Green Memory: How Nickel Could Unlock the Future of Sustainable AI

The Power Hunger of the Digital Age

The AI revolution is here, but it comes with a hidden cost: a massive surge in energy consumption. As our world becomes increasingly data-driven, the semiconductor industry is under immense pressure to find “green” storage solutions. Enter MRAM (Magnetoresistive Random-Access Memory). Unlike traditional memory (DRAM) that forgets data the moment power is cut, MRAM is “non-volatile” – it holds onto information without needing a constant stream of electricity. However, today’s MRAM faces a sustainability hurdle. It relies heavily on Platinum (Pt), one of the rarest and most carbon-intensive metals on Earth. With 85% of the world’s Platinum coming from just two countries (South Africa and Russia), Europe’s tech independence is at risk. Through the NICKEFFECT project, scientists at Singulus Technologies, in collaboration with the Universitat Autònoma de Barcelona and AGH University Krakow, have achieved a breakthrough: replacing critical Platinum with affordable, abundant Nickel. This shift isn’t just about cost – it’s about establishing a truly “Green Memory” for the future.

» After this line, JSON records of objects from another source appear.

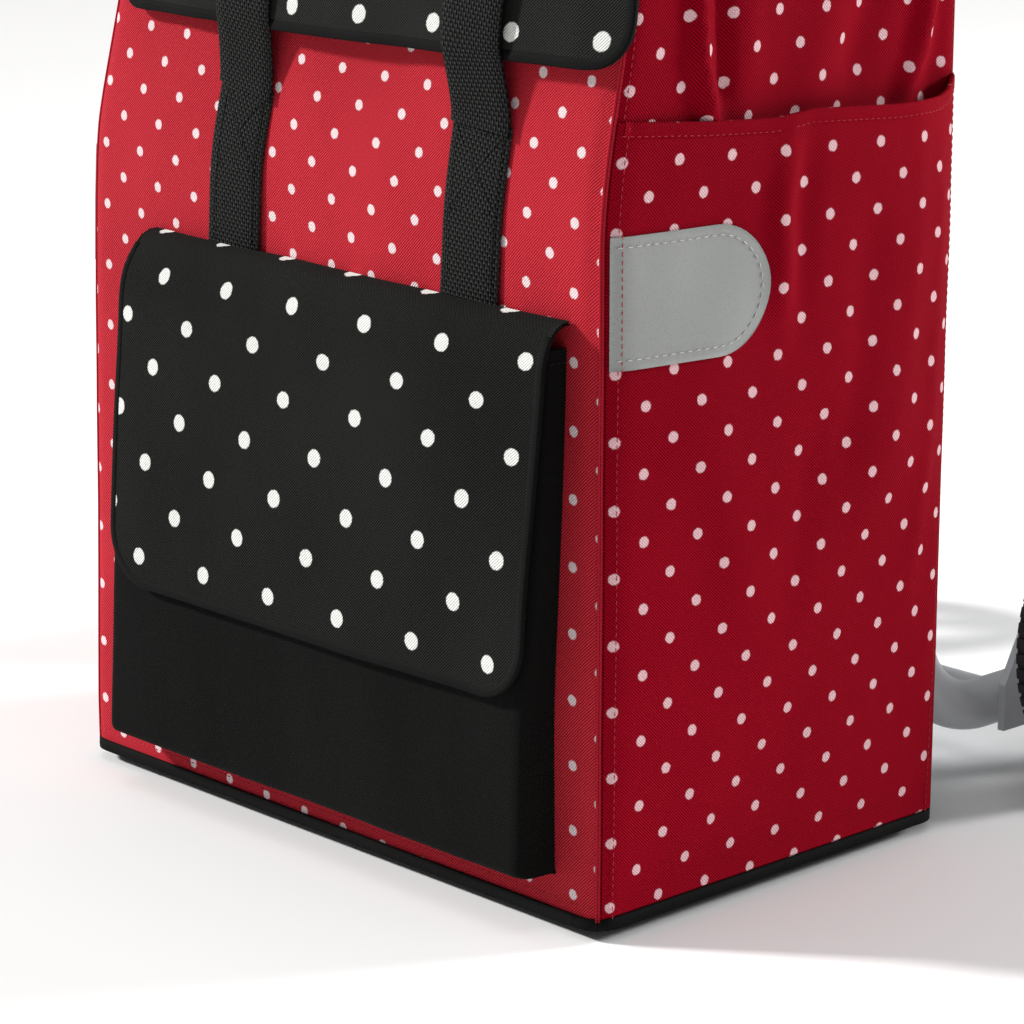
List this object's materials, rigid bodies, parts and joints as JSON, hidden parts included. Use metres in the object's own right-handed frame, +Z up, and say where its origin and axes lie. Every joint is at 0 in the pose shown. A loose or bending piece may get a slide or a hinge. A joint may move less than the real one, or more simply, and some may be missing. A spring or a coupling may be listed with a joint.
{
  "type": "shopping trolley",
  "caption": "Two-wheeled shopping trolley: lift-off fabric bag with lid, flap pocket, side pocket and carrying loop on a tube frame with a telescopic pull handle.",
  "frame": {"origin": "on the floor, at the middle of the footprint of the whole trolley", "axes": "+Z up, the bag's front faces -Y, the wheels and the pull handle are at +Y, +X is the side pocket's side"},
  "size_m": [0.447, 0.4676, 1.0022],
  "materials": {
    "frame_paint": "satin powder coat",
    "handle_metal": "satin anodised",
    "black_plastic": "moulded, lightly grained",
    "wheel_plastic": "moulded",
    "tyre": "matt rubber",
    "foot_rubber": "matt rubber",
    "grip_rubber": "soft grip",
    "bright_steel": "zinc plated",
    "red_dotted_fabric": "twill with small white dots",
    "black_fabric": "plain twill",
    "black_dotted_fabric": "twill with large white dots",
    "black_binding": "folded edge tape",
    "red_piping": "folded seam",
    "black_webbing": "woven webbing",
    "touch_tape": "hook and loop",
    "base_board": "stiff sheet",
    "reflector": "silver grey reflective sheet"
  },
  "bodies": {
    "frame": {"side_tube_left": "frame_paint", "side_tube_right": "frame_paint", "upper_cross_bar": "frame_paint", "rear_cross_bar": "frame_paint", "lower_cross_plate": "frame_paint", "toe_plate": "frame_paint", "axle_bracket_left": "frame_paint", "axle_bracket_right": "frame_paint", "tube_end_caps": "black_plastic", "guide_bush_left": "black_plastic", "guide_bush_right": "black_plastic", "clamp_collar_left": "black_plastic", "clamp_collar_right": "black_plastic", "rubber_feet": "foot_rubber", "toe_plate_bolts": "bright_steel", "stub_axle_left": "bright_steel", "stub_axle_right": "bright_steel", "axle_spacers": "bright_steel", "wheel_retainers": "bright_steel", "clamp_pins": "bright_steel"},
    "bag": {"base_panel": "black_fabric", "base_binding": "black_binding", "base_board": "base_board", "front_panel": "red_dotted_fabric", "back_panel": "black_fabric", "side_panel_left": "red_dotted_fabric", "side_panel_right": "red_dotted_fabric", "corner_piping": "red_piping", "rim_binding": "black_binding", "front_pocket": "black_fabric", "pocket_touch_tape": "touch_tape", "side_pocket": "red_dotted_fabric", "reflector_tab_left": "reflector", "reflector_tab_right": "reflector", "front_strap_left": "black_webbing", "front_strap_right": "black_webbing", "carry_handle": "black_webbing", "bag_hooks": "black_plastic"},
    "lid": {"lid_cover": "black_dotted_fabric", "lid_binding": "black_binding"},
    "pocket_flap": {"pocket_flap": "black_dotted_fabric", "flap_binding": "black_binding", "flap_touch_tape": "touch_tape"},
    "handle": {"handle_tube": "handle_metal", "hand_grip": "grip_rubber", "handle_end_plugs": "black_plastic"},
    "lever_left": {"clamp_lever_left": "black_plastic"},
    "lever_right": {"clamp_lever_right": "black_plastic"},
    "wheel_left": {"tyre_left": "tyre", "wheel_rim_left": "wheel_plastic", "hub_bush_left": "black_plastic", "hub_cap_left": "black_plastic"},
    "wheel_right": {"tyre_right": "tyre", "wheel_rim_right": "wheel_plastic", "hub_bush_right": "black_plastic", "hub_cap_right": "black_plastic"}
  },
  "joints": [
    {"name": "bag_lift", "type": "slide", "parent": "frame", "child": "bag", "axis": [0, 0, 1], "range_m": [0, 0.06]},
    {"name": "lid_open", "type": "hinge", "parent": "bag", "child": "lid", "pos_m": [0, 0.02275, 0.548], "axis": [-1, 0, 0], "range_deg": [0, 90], "deforming": ["carry_handle"]},
    {"name": "flap_open", "type": "hinge", "parent": "bag", "child": "pocket_flap", "pos_m": [0, -0.21145, 0.284], "axis": [-1, 0, 0], "range_deg": [0, 90]},
    {"name": "handle_slide", "type": "slide", "parent": "frame", "child": "handle", "axis": [0, 0, 1], "range_m": [-0.25, 0]},
    {"name": "lever_left_open", "type": "hinge", "parent": "frame", "child": "lever_left", "pos_m": [-0.14, 0.07175, 0.584], "axis": [1, 0, 0], "range_deg": [0, 100]},
    {"name": "lever_right_open", "type": "hinge", "parent": "frame", "child": "lever_right", "pos_m": [0.14, 0.07175, 0.584], "axis": [1, 0, 0], "range_deg": [0, 100]},
    {"name": "wheel_left_spin", "type": "hinge", "parent": "frame", "child": "wheel_left", "pos_m": [-0.202, 0.15375, 0.08], "axis": [1, 0, 0], "continuous": true},
    {"name": "wheel_right_spin", "type": "hinge", "parent": "frame", "child": "wheel_right", "pos_m": [0.202, 0.15375, 0.08], "axis": [1, 0, 0], "continuous": true}
  ]
}
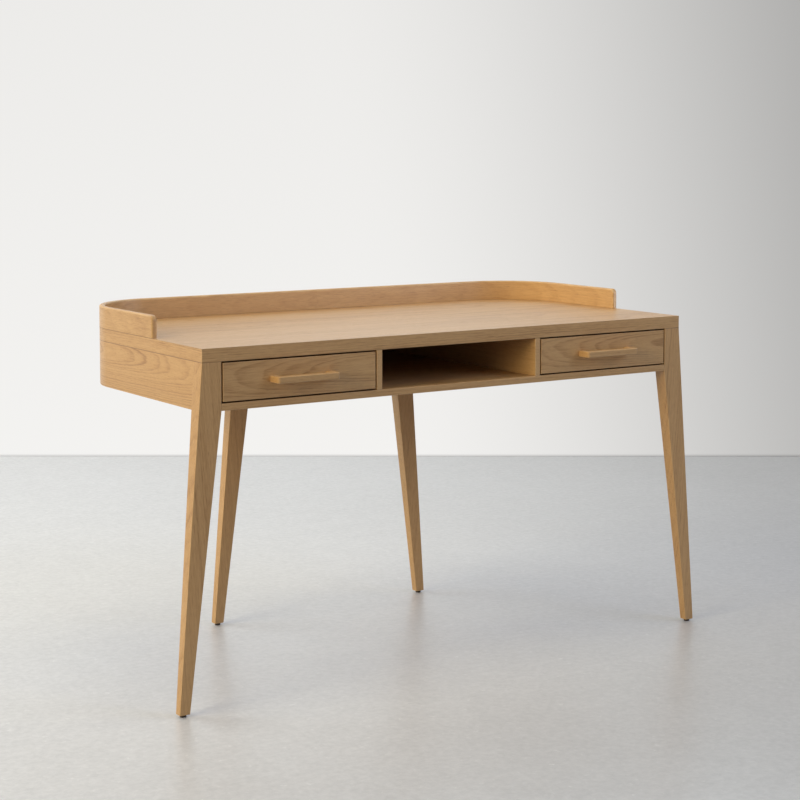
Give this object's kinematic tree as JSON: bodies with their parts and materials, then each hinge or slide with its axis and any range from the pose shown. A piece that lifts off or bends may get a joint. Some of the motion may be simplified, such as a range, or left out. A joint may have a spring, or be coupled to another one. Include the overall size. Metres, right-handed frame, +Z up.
{
  "type": "writing desk with drawers",
  "caption": "Oak writing desk with tapered splayed legs, a shallow rounded-back case, an open cubby between flush drawers with C-shaped pulls, and a low bent gallery rail.",
  "frame": {"origin": "on the floor, under the middle of the outer box", "axes": "+X to the sitter's right, +Y to the back of the desk, +Z up"},
  "size_m": [1.4156, 0.681, 0.815],
  "materials": {
    "oak_top": "satin lacquered oak veneer",
    "oak_shell": "satin lacquered oak veneer",
    "oak_leg": "satin lacquered solid oak",
    "oak_drawer": "satin lacquered oak veneer",
    "oak_pull": "satin lacquered solid oak",
    "oak_case": "satin lacquered oak veneer",
    "plain_timber": "plain sawn timber",
    "dowel_wood": "beech",
    "drawer_box_wood": "satin plywood",
    "slide_steel": "zinc plated",
    "screw_steel": "zinc plated",
    "brass_insert": "plain",
    "glide_plastic": "matte dark brown"
  },
  "bodies": {
    "desk_frame": {"desktop": "oak_top", "gallery_rail_left": "oak_top", "gallery_rail_right": "oak_top", "rail_dowels": "dowel_wood", "side_shell_left": "oak_shell", "side_shell_right": "oak_shell", "back_panel": "oak_shell", "case_bottom": "oak_case", "top_dowels": "dowel_wood", "case_dowels": "dowel_wood", "divider_left": "oak_case", "divider_right": "oak_case", "divider_screws": "screw_steel", "front_leg_left": "oak_leg", "front_leg_right": "oak_leg", "leg_block_left": "plain_timber", "leg_block_right": "plain_timber", "leg_inserts": "brass_insert", "front_leg_bolts": "screw_steel", "rear_leg_left": "oak_leg", "rear_leg_right": "oak_leg", "rear_leg_bolts": "screw_steel", "rear_leg_nuts": "screw_steel", "foot_glides": "glide_plastic", "slide_packer_left": "plain_timber", "slide_packer_right": "plain_timber", "top_cleats": "plain_timber", "cleat_screws": "screw_steel", "slide_screws": "screw_steel", "left_slide_outer_a": "slide_steel", "left_slide_outer_b": "slide_steel", "right_slide_outer_a": "slide_steel", "right_slide_outer_b": "slide_steel"},
    "left_drawer": {"left_drawer_front": "oak_drawer", "left_drawer_pull": "oak_pull", "left_pull_screws": "screw_steel", "left_box_front": "drawer_box_wood", "left_box_side_a": "drawer_box_wood", "left_box_side_b": "drawer_box_wood", "left_box_back": "drawer_box_wood", "left_box_bottom": "drawer_box_wood", "left_front_screws": "screw_steel", "left_slide_inner_a": "slide_steel", "left_slide_inner_b": "slide_steel"},
    "right_drawer": {"right_drawer_front": "oak_drawer", "right_drawer_pull": "oak_pull", "right_pull_screws": "screw_steel", "right_box_front": "drawer_box_wood", "right_box_side_a": "drawer_box_wood", "right_box_side_b": "drawer_box_wood", "right_box_back": "drawer_box_wood", "right_box_bottom": "drawer_box_wood", "right_front_screws": "screw_steel", "right_slide_inner_a": "slide_steel", "right_slide_inner_b": "slide_steel"},
    "left_slide_middles": {"left_slide_middle_a": "slide_steel", "left_slide_middle_b": "slide_steel"},
    "right_slide_middles": {"right_slide_middle_a": "slide_steel", "right_slide_middle_b": "slide_steel"}
  },
  "joints": [
    {"name": "left_drawer_slide", "type": "slide", "parent": "desk_frame", "child": "left_drawer", "axis": [0, -1, 0], "range_m": [0, 0.35]},
    {"name": "left_middle_slide", "type": "slide", "parent": "desk_frame", "child": "left_slide_middles", "axis": [0, -1, 0], "range_m": [0, 0.175]},
    {"name": "right_drawer_slide", "type": "slide", "parent": "desk_frame", "child": "right_drawer", "axis": [0, -1, 0], "range_m": [0, 0.35]},
    {"name": "right_middle_slide", "type": "slide", "parent": "desk_frame", "child": "right_slide_middles", "axis": [0, -1, 0], "range_m": [0, 0.175]}
  ],
  "couplings": [
    {"joint": "left_middle_slide", "follows": "left_drawer_slide", "ratio": 0.5},
    {"joint": "right_middle_slide", "follows": "right_drawer_slide", "ratio": 0.5}
  ]
}
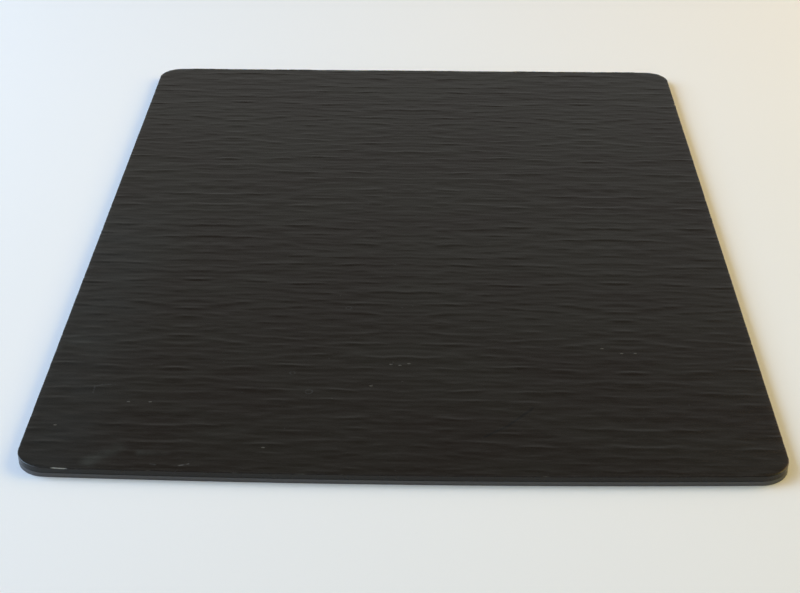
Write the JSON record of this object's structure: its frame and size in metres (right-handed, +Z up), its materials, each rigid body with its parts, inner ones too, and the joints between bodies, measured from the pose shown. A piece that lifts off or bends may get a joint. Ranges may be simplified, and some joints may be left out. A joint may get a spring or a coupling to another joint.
{
  "type": "granite slab",
  "caption": "Thin dark stone slab for leatherwork: a flat plate with rounded corners, bonded to a non-slip backing sheet.",
  "frame": {"origin": "middle of the underside, on the surface that the slab rests on", "axes": "+Z up through the thickness, +X across the slab along its grain, and +Y along its depth from the crowned front edge to the back edge"},
  "size_m": [0.3, 0.4, 0.0047],
  "materials": {
    "black_stone": "rippled satin",
    "adhesive": "matt",
    "grey_rubber": "matt"
  },
  "bodies": {
    "root": {"stone_plate": "black_stone", "adhesive_film": "adhesive", "backing_sheet": "grey_rubber"}
  },
  "joints": []
}
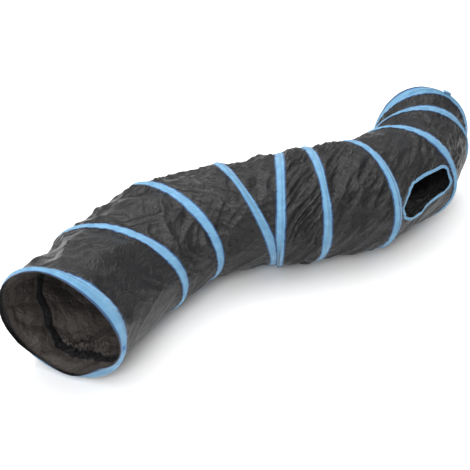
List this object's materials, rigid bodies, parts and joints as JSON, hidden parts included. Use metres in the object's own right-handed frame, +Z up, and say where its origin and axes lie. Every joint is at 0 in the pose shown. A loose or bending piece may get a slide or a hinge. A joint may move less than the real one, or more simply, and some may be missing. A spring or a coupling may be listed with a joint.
{
  "type": "pop-up pet tunnel",
  "caption": "Collapsible S-shaped pet tunnel of black taffeta panels on blue taped spring hoops, with one bound peephole and a small tie loop.",
  "frame": {"origin": "on the floor, under the middle of the object's box", "axes": "+Z up from the floor, +X along the tunnel's length from the near mouth to the far mouth, +Y to the left of that"},
  "size_m": [1.1168, 0.4342, 0.2738],
  "materials": {
    "black_taffeta": "coated polyester taffeta with a soft sheen",
    "blue_tape": "light blue woven polyester tape, satin",
    "spring_steel": "hardened spring wire, satin",
    "crimped_brass": "crimped brass sleeve"
  },
  "bodies": {
    "hoop_01": {"wire_hoop_01": "spring_steel", "ferrule_01": "crimped_brass", "tape_01": "blue_tape", "panel_01": "black_taffeta", "near_mouth_hem": "black_taffeta"},
    "hoop_02": {"wire_hoop_02": "spring_steel", "ferrule_02": "crimped_brass", "tape_02": "blue_tape", "panel_02": "black_taffeta"},
    "hoop_03": {"wire_hoop_03": "spring_steel", "ferrule_03": "crimped_brass", "tape_03": "blue_tape", "panel_03": "black_taffeta"},
    "hoop_04": {"wire_hoop_04": "spring_steel", "ferrule_04": "crimped_brass", "tape_04": "blue_tape", "panel_04": "black_taffeta"},
    "hoop_05": {"wire_hoop_05": "spring_steel", "ferrule_05": "crimped_brass", "tape_05": "blue_tape", "panel_05": "black_taffeta"},
    "hoop_06": {"wire_hoop_06": "spring_steel", "ferrule_06": "crimped_brass", "tape_06": "blue_tape", "panel_06": "black_taffeta"},
    "hoop_07": {"wire_hoop_07": "spring_steel", "ferrule_07": "crimped_brass", "tape_07": "blue_tape", "panel_07": "black_taffeta", "peephole_binding": "blue_tape"},
    "hoop_08": {"wire_hoop_08": "spring_steel", "ferrule_08": "crimped_brass", "tape_08": "blue_tape", "panel_08": "black_taffeta"},
    "hoop_09": {"wire_hoop_09": "spring_steel", "ferrule_09": "crimped_brass", "tape_09": "blue_tape", "panel_09": "black_taffeta"},
    "hoop_10": {"wire_hoop_10": "spring_steel", "ferrule_10": "crimped_brass", "tape_10": "blue_tape", "far_mouth_hem": "black_taffeta", "tie_loop": "blue_tape"}
  },
  "joints": [
    {"name": "close_panel_01", "type": "slide", "parent": "hoop_01", "child": "hoop_02", "axis": [-0.8939, -0.4483, 0], "range_m": [0, 0.17772], "deforming": ["panel_01", "tape_01"]},
    {"name": "close_panel_02", "type": "hinge", "parent": "hoop_02", "child": "hoop_03", "pos_m": [-0.16751, -0.30305, 0.1], "axis": [0, 0, 1], "range_deg": [0, 22], "deforming": ["panel_02", "tape_02"]},
    {"name": "close_panel_03", "type": "hinge", "parent": "hoop_03", "child": "hoop_04", "pos_m": [-0.25272, -0.23403, 0.1], "axis": [0, 0, 1], "range_deg": [0, 21.5], "deforming": ["panel_03", "tape_03"]},
    {"name": "close_panel_04", "type": "hinge", "parent": "hoop_04", "child": "hoop_05", "pos_m": [-0.01776, -0.06196, 0.1], "axis": [0, 0, 1], "range_deg": [0, 28.5], "deforming": ["panel_04", "tape_04"]},
    {"name": "close_panel_05", "type": "hinge", "parent": "hoop_05", "child": "hoop_06", "pos_m": [0.21313, 0.25523, 0.1], "axis": [0, 0, -1], "range_deg": [0, 12], "deforming": ["panel_05", "tape_05"]},
    {"name": "close_panel_06", "type": "hinge", "parent": "hoop_06", "child": "hoop_07", "pos_m": [0.28813, 0.2021, 0.1], "axis": [0, 0, -1], "range_deg": [0, 20.5], "deforming": ["panel_06", "tape_06"]},
    {"name": "close_panel_07", "type": "hinge", "parent": "hoop_07", "child": "hoop_08", "pos_m": [0.27956, 0.13894, 0.1], "axis": [0, 0, -1], "range_deg": [0, 30.5], "deforming": ["panel_07", "peephole_binding", "tape_07"]},
    {"name": "close_panel_08", "type": "hinge", "parent": "hoop_08", "child": "hoop_09", "pos_m": [0.32763, 0.09599, 0.1], "axis": [0, 0, -1], "range_deg": [0, 26], "deforming": ["panel_08", "tape_08"]},
    {"name": "close_panel_09", "type": "slide", "parent": "hoop_09", "child": "hoop_10", "axis": [-0.8849, -0.4658, 0], "range_m": [0, 0.04179], "deforming": ["panel_09", "tape_09", "tape_10"]}
  ]
}
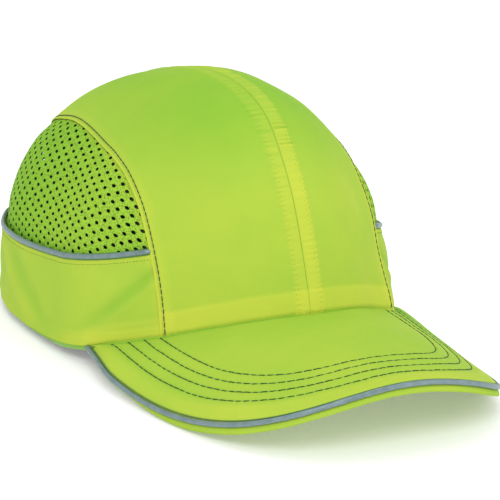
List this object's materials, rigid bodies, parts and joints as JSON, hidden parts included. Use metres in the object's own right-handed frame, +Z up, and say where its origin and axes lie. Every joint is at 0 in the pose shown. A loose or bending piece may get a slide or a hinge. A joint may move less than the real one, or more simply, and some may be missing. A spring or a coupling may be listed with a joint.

The Challenge: Engineering at the Atomic Scale

Inside an MRAM cell, the magic happens through spintronics. Instead of just moving electrons around based on their charge, spintronics uses their “spin”- a tiny magnetic property. This allows devices to read and write data with incredible energy efficiency. However, building these cells is like constructing a 30-story skyscraper where each floor is only a few atoms thick (0.15 to 3nm). In standard designs, up to 10 of these layers are made of Platinum. Platinum is essential because it provides the “magnetic hardness” needed to keep data stable. The challenge for the NICKEFFECT team was clear: Can we swap Platinum for Nickel without losing the performance that makes MRAM so fast and reliable?

The NICKEFFECT Solution: The Power of the Tunnel

At the heart of an MRAM element is the Magnetic Tunnel Junction (MTJ). Imagine two magnetic layers separated by an ultra-thin insulator.

• If the magnets point the same way (Parallel), electricity flows easily—representing a binary “0”.
• If they point in opposite directions (Antiparallel), the flow is restricted—representing a “1”.

To keep this system stable, researchers use a “Synthetic Antiferromagnet” (SAF) to act as a magnetic anchor. Traditionally, two-thirds of this anchor is Platinum. The NICKEFFECT team successfully re-engineered this anchor using 100% Nickel-based layers. To build these atomic sandwiches, Singulus Technologies utilized their TIMARIS production platform. This high-tech vacuum chamber uses “Physical Vapor Deposition” (PVD)—essentially a plasma-powered “atomic spray paint”—to deposit layers with sub-Angstrom precision. This ensures that every layer is perfectly uniform across a massive 300mm silicon wafer.

Testing & Validation: Better Than the Best

The transition from Platinum to Nickel wasn’t overnight. The team conducted over 400 experimental trials to fine-tune the interplay between 34 distinct layers. The results were staggering:

• Heat Resistance: The new Nickel-based stacks remained stable up to 370°C, exceeding the standard required for industrial chip manufacturing.
• Data Integrity: The “Tunnel Magneto Resistance” (TMR)—a key measure of how clearly the memory can be read—reached 140%, significantly exceeding the project’s original goals.

To prove it worked in the real world, the team at AGH University Krakow carved these layers into tiny “nanopillars” just 80nm wide (about 1,000 times thinner than a human hair). These prototype cells were switched back and forth 100 million times without failure. Even better, the Nickel-based cells required 75% less switching current than conventional Platinum cells, making them even more energy-efficient than the current industry benchmark.

Impact: A Resilient, Greener Europe

The success of Use-Case 3 proves that we don’t have to choose between high performance and environmental responsibility. By eliminating Platinum, NICKEFFECT has paved the way for memory that is cheaper to produce, more resilient to supply chain shocks, and kinder to the planet. “With this development, we are helping the industry become more resilient against critical raw material shortages,” says Dr. Jürgen Langer, lead scientist at Singulus Technologies. “The beauty of this solution is how easily it can be adapted into existing factories. Nickel-based MRAM is the low-power, green storage technology of the future.” As AI continues to grow, the memory keeping it alive is now one step closer to being sustainable.